The results of the novel entropy method used by the team indicate that (a) carbon dioxide fluxes at the low-centered polygon are impacted by soil moisture, while (b) methane fluxes are strongly impacted by seasonal vegetation.
On a broader scale, the U.S. Climate Report issued last week detailing the dire consequences of a changing climate on the U.S. economy, urban infrastructure, and public health reinforced for Arora how important it is to be investigating changes taking place within the carbon-rich Arctic tundra. Required by Congress every four years and issued by 13 federal agencies and the U.S. Global Change Research Program, the report culminates years of research by leading U.S. climate scientists. The 2018 report is said to be one of the starkest assessments of how failing to reign in climate warming will bring about increasingly intense and frequent wildfires and storms, in effect crippling infrastructure that was not built to withstand such extremes.

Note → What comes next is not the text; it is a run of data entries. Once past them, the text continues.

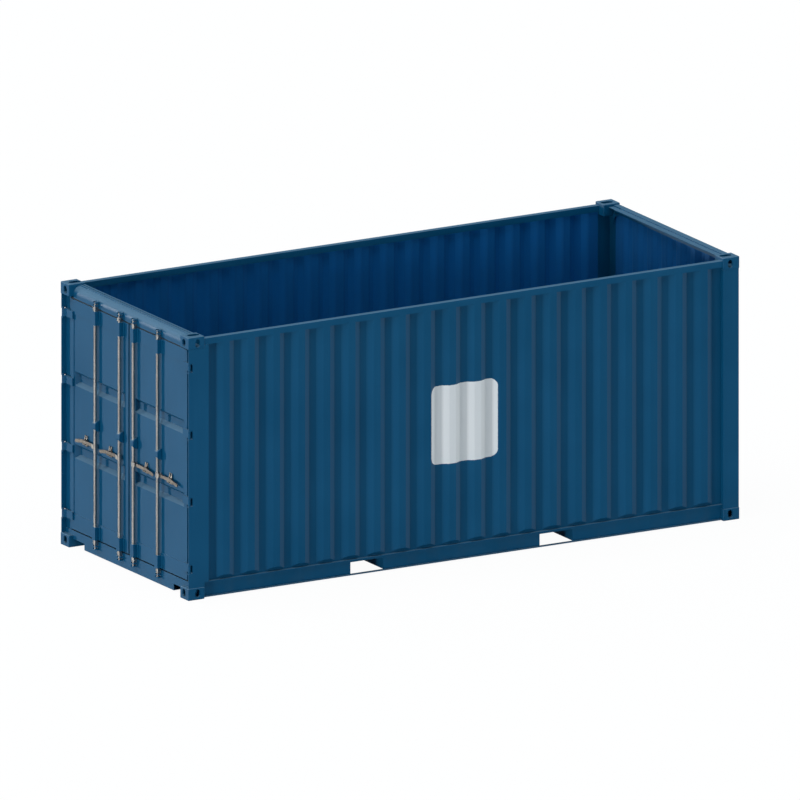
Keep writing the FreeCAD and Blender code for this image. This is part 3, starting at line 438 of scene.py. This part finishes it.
def valleyShade(tree, place, paint):  # painted shade: darker where the sheet lies deep between its ridges
    depths = []
    for axis, crest in (("X", cadHigh.x), ("Y", cadHigh.y)):
        far = combine(tree, "ABSOLUTE", place[axis], 0)
        shallow, deep = (crest - depth for depth in paint["valleyDepth"])
        depths.append(remap(tree, far, deep, shallow, paint["valleyShadeLevel"], 1.0))
    return combine(tree, "MAXIMUM", *depths)


def insideMask(tree, place, facing, paint):  # faces of the walls that look into the container
    atFront = combine(tree, "GREATER_THAN", place["X"], cadHigh.x - paint["frontDeep"])
    inwardX = combine(tree, "MULTIPLY", facing["X"], -1)
    inwardY = combine(tree, "MULTIPLY", combine(tree, "MULTIPLY", facing["Y"], place["Y"]), -1)
    away = combine(tree, "SUBTRACT", 1, atFront)
    inward = combine(tree, "ADD", combine(tree, "MULTIPLY", inwardX, atFront),
                     combine(tree, "MULTIPLY", inwardY, away))
    return remap(tree, inward, *paint["innerFacing"])


def makeWallPaint(paint, panel):  # the same blue, with the blank white panel on the right wall, painted shade between the ridges and a more saturated blue painted as shade on the inside faces
    material, tree, shader = startMaterial("wallPaint", specular=paint["specular"])
    outputs = placeWeather(tree, paint["dustHeight"])
    coord = addNode(tree, "ShaderNodeTexCoord").outputs["Object"]
    place = addNode(tree, "ShaderNodeSeparateXYZ")
    link(tree, coord, place.inputs[0])
    facing = addNode(tree, "ShaderNodeSeparateXYZ")
    link(tree, addNode(tree, "ShaderNodeNewGeometry").outputs["True Normal"], facing.inputs[0])
    mask = panelMask(tree, coord, place.outputs, facing.outputs, panel)
    inside = insideMask(tree, place.outputs, facing.outputs, paint)
    # painted shade: faces that look into the container take the more saturated blue
    blue = mixColor(tree, inside, paintColor(tree, outputs, paint), paint["inner"])
    shaded = addNode(tree, "ShaderNodeVectorMath", operation="SCALE")
    link(tree, mixColor(tree, mask, blue, panel["color"]), shaded.inputs[0])
    # painted shade: the colour is darkened where the sheet lies deep between its ridges
    link(tree, valleyShade(tree, place.outputs, paint), shaded.inputs["Scale"])
    matte = combine(tree, "MULTIPLY", inside, paint["innerRough"])
    finishPaint(tree, shader, outputs, shaded.outputs[0], paint, matte)
    return material


def makeSteel(name, steel, look):
    material, tree, shader = startMaterial(name, metallic=steel["metallic"])
    outputs = placeWeather(tree, look["dustHeight"])
    coord = addNode(tree, "ShaderNodeTexCoord").outputs["Object"]
    spangle = addNode(tree, "ShaderNodeTexVoronoi")
    spangle.inputs["Scale"].default_value = look["spangleScale"]
    link(tree, coord, spangle.inputs["Vector"])
    grain = mixColor(tree, spangle.outputs["Color"], steel["color"], steel["bright"])
    cloudy = remap(tree, outputs["Clouds"], *look["dullRange"], 0, look["dullAmount"])
    link(tree, mixColor(tree, cloudy, grain, steel["dull"]), shader.inputs["Base Color"])
    rough = remap(tree, outputs["Grain"], *look["roughRange"], steel["roughLow"], steel["roughHigh"])
    link(tree, rough, shader.inputs["Roughness"])
    addBump(tree, shader, outputs["Grain"], *look["grainBump"])
    return material


def makeSealRubber(rubber):
    material, tree, shader = startMaterial("sealRubber", roughness=rubber["roughness"],
                                           specular=rubber["specular"])
    outputs = placeWeather(tree, rubber["dustHeight"])
    cloudy = remap(tree, outputs["Clouds"], *rubber["grayRange"], 0, rubber["grayAmount"])
    link(tree, mixColor(tree, cloudy, rubber["color"], rubber["gray"]), shader.inputs["Base Color"])
    addBump(tree, shader, outputs["Grain"], *rubber["grainBump"])
    return material


def makePlywood(wood):
    material, tree, shader = startMaterial("floorPlywood", specular=wood["specular"])
    coord = addNode(tree, "ShaderNodeTexCoord").outputs["Object"]
    fibre = noiseAt(tree, coord, wood["fibreScale"], wood["fibreDetail"], wood["fibreStretch"])
    rings = noiseAt(tree, coord, wood["ringScale"], wood["ringDetail"], wood["ringStretch"])
    scuffs = noiseAt(tree, coord, wood["scuffScale"], wood["scuffDetail"], wood["scuffStretch"])
    body = mixColor(tree, remap(tree, fibre, *wood["fibreRange"]), wood["dark"], wood["light"])
    ringed = remap(tree, rings, *wood["ringRange"], 0, wood["ringAmount"])
    body = mixColor(tree, ringed, body, wood["dark"])
    scuffed = remap(tree, scuffs, *wood["scuffRange"], 0, wood["scuffAmount"])
    link(tree, mixColor(tree, scuffed, body, wood["scuff"]), shader.inputs["Base Color"])
    rough = remap(tree, fibre, *wood["fibreRange"], wood["roughLow"], wood["roughHigh"])
    link(tree, rough, shader.inputs["Roughness"])
    addBump(tree, shader, fibre, *wood["grainBump"])
    return material


finishes = {
    "bluePaint": makeBluePaint(bluePaint),
    "wallPaint": makeWallPaint(bluePaint, whitePanel),
    "zincSteel": makeSteel("zincSteel", zincSteel, steelGrain),
    "wornSteel": makeSteel("wornSteel", wornSteel, steelGrain),
    "sealRubber": makeSealRubber(sealRubber),
    "floorPlywood": makePlywood(plywood),
}
slotFinish = {"blue_paint": "bluePaint", "zinc_steel": "zincSteel", "seal_rubber": "sealRubber",
              "floor_plywood": "floorPlywood"}

for part in record["subparts"]:
    node = nodes[part["node"]]
    ridged = part["node"] in ("side_walls", "front_wall")
    rubbed = part["node"].startswith(("bar_handle", "handle_catches"))
    finish = "wallPaint" if ridged else slotFinish[part["material_slot"]]
    if rubbed and finish == "zincSteel":
        finish = "wornSteel"
    node.data.materials.clear()
    node.data.materials.append(finishes[finish])
print("finishes placed")


# small pieces made here

floorScrews = {
    "boards": 5, "rows": (0.04, 0.35, 0.65, 0.96), "perRow": 8, "fromSide": 0.05,  # rows: shares of a board
    "corners": 16, "radius": 0.007, "high": 0.0016, "sunk": 0.0001, "recess": 0.0009,
    "rim": 0.2, "rimTaper": 0.9, "recessRim": 0.35,  # rims: shares of the radius
}


def makeScrew(look):  # a low round head with a tapered rim and a sunk middle
    bpy.ops.object.select_all(action="DESELECT")
    bpy.ops.mesh.primitive_cylinder_add(vertices=look["corners"], radius=look["radius"],
                                        depth=look["high"], location=(0, 0, 0))
    screw = bpy.context.object
    bpy.ops.object.mode_set(mode="EDIT")
    bpy.ops.mesh.select_mode(type="FACE")
    bpy.ops.mesh.select_all(action="DESELECT")
    bpy.ops.object.mode_set(mode="OBJECT")
    for face in screw.data.polygons:
        face.select = face.normal.z > 0.9
    bpy.ops.object.mode_set(mode="EDIT")
    bpy.ops.mesh.inset(thickness=look["radius"] * look["rim"])
    bpy.ops.transform.resize(value=(look["rimTaper"], look["rimTaper"], 1))
    bpy.ops.mesh.inset(thickness=look["radius"] * look["recessRim"])
    bpy.ops.transform.translate(value=(0, 0, -look["recess"]))
    bpy.ops.object.mode_set(mode="OBJECT")
    return screw


def makeFloorScrews(look, boards):
    low, high = boards
    boardLong = (high[0] - low[0]) / look["boards"]
    rowLong = high[1] - low[1] - 2 * look["fromSide"]
    first = makeScrew(look)
    copies = []
    for board in range(look["boards"]):
        for share in look["rows"]:
            for place in range(look["perRow"]):
                copy = first.copy()
                copy.data = first.data.copy()
                bpy.context.collection.objects.link(copy)
                across = rowLong * place / (look["perRow"] - 1)
                copy.location = (low[0] + boardLong * (board + share), low[1] + look["fromSide"] + across,
                                 high[2] + look["high"] / 2 - look["sunk"])
                copies.append(copy)
    bpy.data.objects.remove(first)
    bpy.ops.object.select_all(action="DESELECT")
    for copy in copies:
        copy.select_set(True)
    bpy.context.view_layer.objects.active = copies[0]
    bpy.ops.object.join()
    screws = bpy.context.object
    screws.name = "floorScrews"
    finishPiece(screws, "container", finishes["zincSteel"])


makeFloorScrews(floorScrews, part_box("floor_boards"))
print("floor screws made")
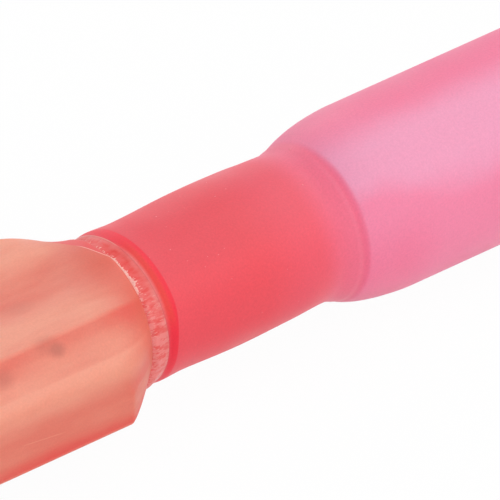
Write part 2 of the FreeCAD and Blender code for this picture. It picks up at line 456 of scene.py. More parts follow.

“Over the last several years, our research at the Barrow, Alaska site has illuminated how significantly patterns are shifting across different polygon types,” Arora said. “The U.S. Climate Report strongly issued the warning that carbon dioxide emissions must be reigned in. Studies like ours help identify the dominant factors impacting environments that have been reliably keeping carbon dioxide out of the atmosphere for centuries. It’s important for us to keep monitoring these environments so that we can improve our predictions about how greenhouse gases are behaving in response to a changing climate, and if such environments will continue to be a significant carbon sink. Better climate models allow us to protect regions like the one near Barrow, Alaska, which are at the crossroads of the climate change crisis.”